I don’t think consumers’ interest in perfume history has led brands to the re-releases we’ve been seeing lately, even if everything vintage is in. Perfume consumers are turning into connoisseurs, however: they know more about perfume, and are more demanding as well. So they might choose a stunning old perfume that respects the principles of creativity rather than a modern, more commercial product that they may find too consensual. Alternative perfumery has been paving the way in that sense for over a decade now. It is also wonderful to see how brands are re-positioning perfume as a luxury item, as it used to be, before it became an everyday consumer item. Consumerism is evolving, and now it has to be made compatible with the notion of luxury. Looking back towards perfume history can help reconnect with that notion. History, with its magnified elements, can give body to dreams and meaning to perfume. When you copy, you always wind up creating, Picasso used to say.

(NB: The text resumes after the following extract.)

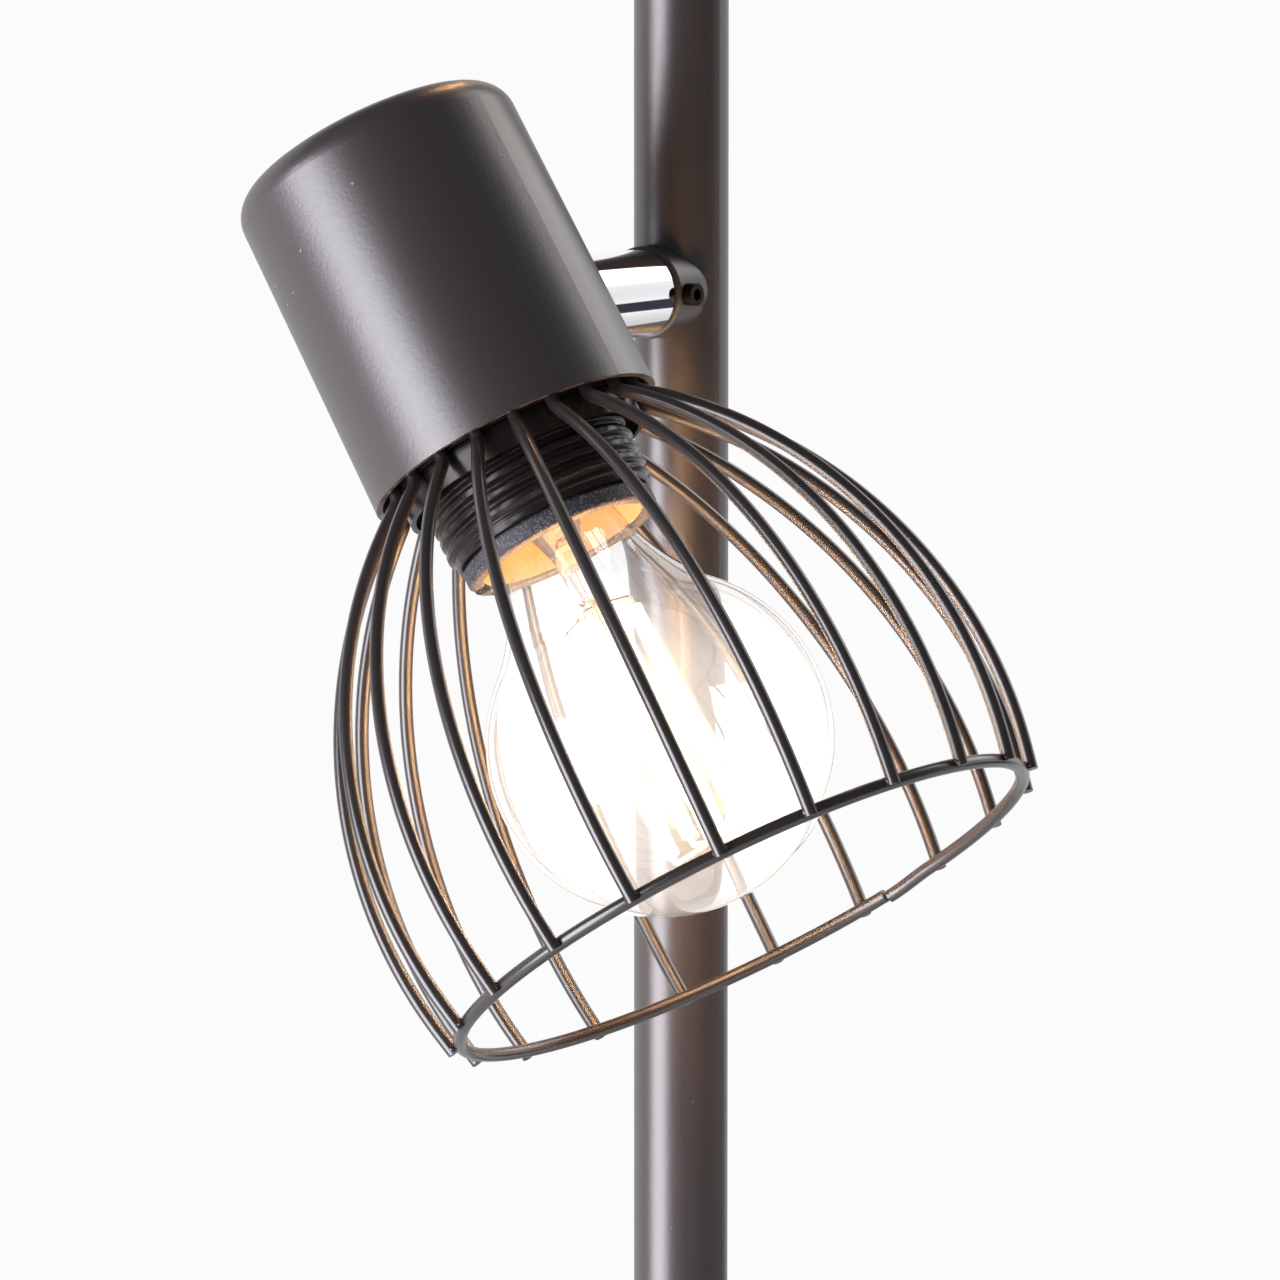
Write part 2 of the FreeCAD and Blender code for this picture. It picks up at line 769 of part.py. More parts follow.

What about you, is there a perfume that you would like to be able to rediscover?

Chypre de Coty, which was created in 1917. That visionary genius reinterpreted a very old perfume accord, L’Eau de Chypre, thanks to synthetic notes. They say that he even gathered the oak moss himself in the forest of Fontainebleau, to be sure to get the quality he was looking for. Other than that, I’m not particularly nostalgic about what’s gone. Although I do like to smell some unchanged formulas from classic perfumes I have loved.

What other era would you have liked to live in, and why?

Actually, I quite enjoy our era, and I’m perfectly content to be living in the 21 st century. As in any era, there are some terribly positive points, and other, more debatable ones. History is an eternal recommencement. Humanity is so unexpected and creative! But if you want to know some of my favorite periods in history, I love the 18 th century, the Belle Époque (1880-1914) and the Roaring ‘20s. They’re all times of progress and effervescence in intellectual, scientific, artistic and also ‘perfumistic’ terms!